Can you please provide a link to the ticket? I am certainly not advocating have an event bus being a hard dependency of the operator. I think it would be good consider using open standards, like cloud events. I think a great starting point would be having the ability to specify an http endpoint as part of a CassandraCluster. The operator would then send notifications to that endpoint for interesting events. This would minimize external dependencies for the operator while still providing plenty of flexibility.

I don't want to get too far ahead of myself, but I would interested in prototyping a knative event source that makes use of the http endpoint functionality I described.

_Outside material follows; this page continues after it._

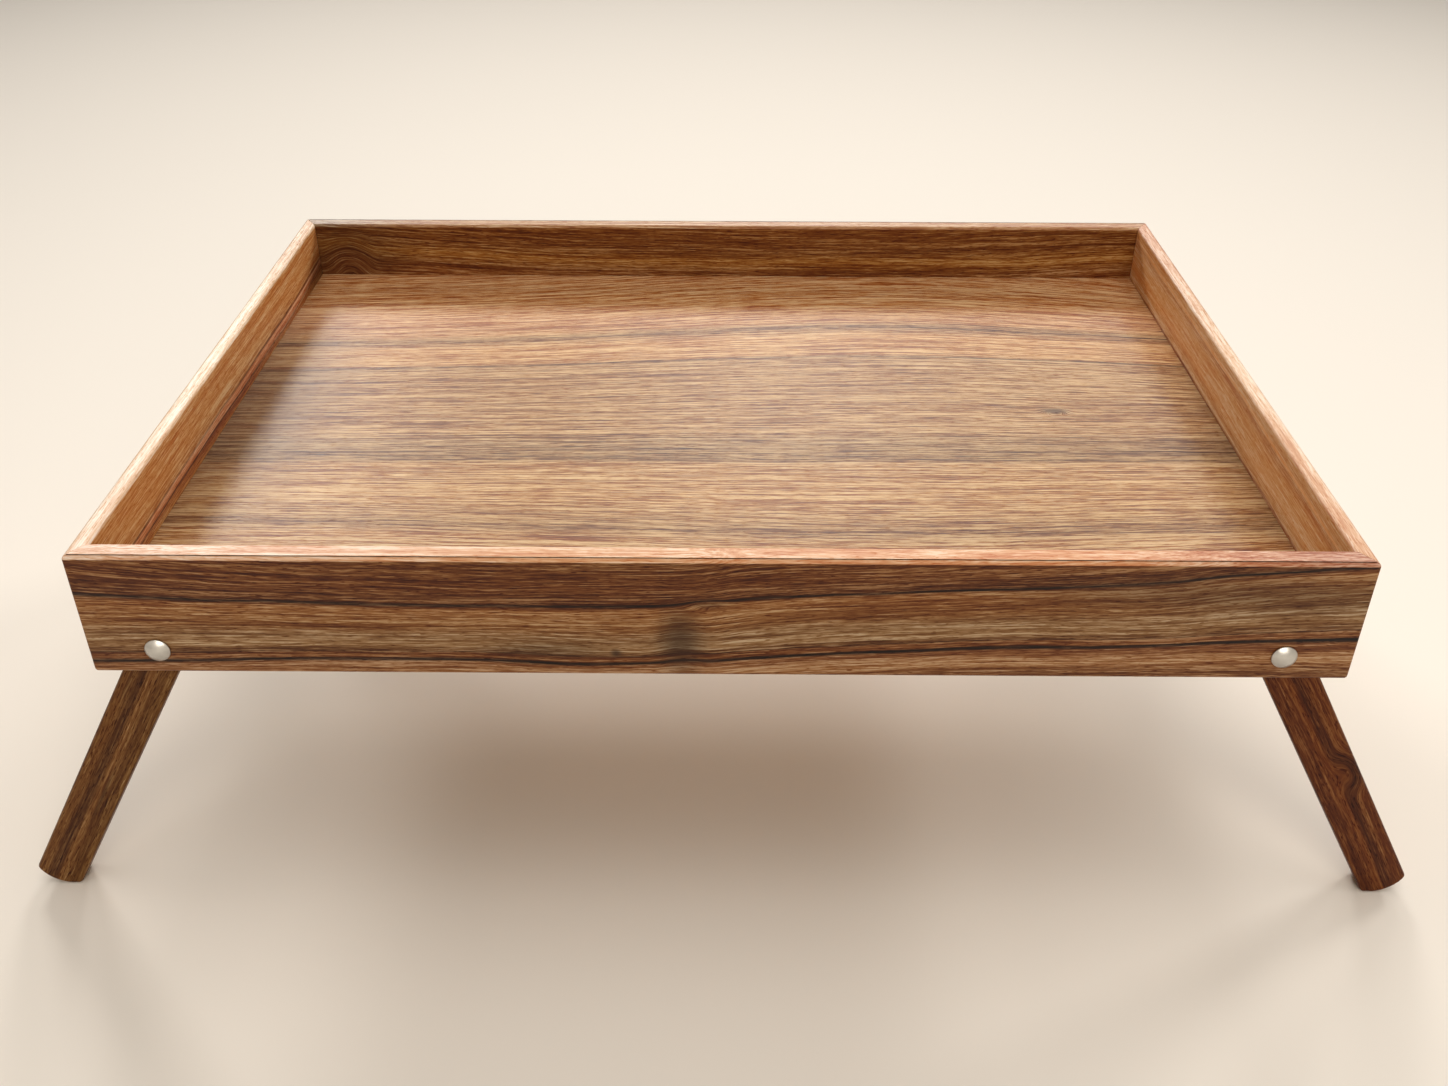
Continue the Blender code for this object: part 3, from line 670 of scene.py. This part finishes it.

GossipingPropertyFileSnitch uses the cassandra-rackdc.properties file. If the file is not found start up with fail with an error like this:

nvm, don't know why but I thought I read cassandra-topology.properties file, the one used by PropertyFileSnitch. Yes this file is needed but will never be updated as it contains the information for the local node only and a node will never be moved to another rack.

Can you please provide a link to the ticket?

That's the one you link the current one to.

I went back and read my initial comment. Not sure why I had updating cassandra-rackdc.properties as a step. The rest of the steps are still applicable, and some of them, like disabling repairs and changing replication, will need to be performed by other actors.

Implementing some form of notifications and/or workflow and performing the rebuilds would make the use case of adding a DC a lot more robust.

Note that updating the replication and performing rebuilds are necessary steps for adding a new DC. We do not want to start doing rebuilds until the replication has been updated.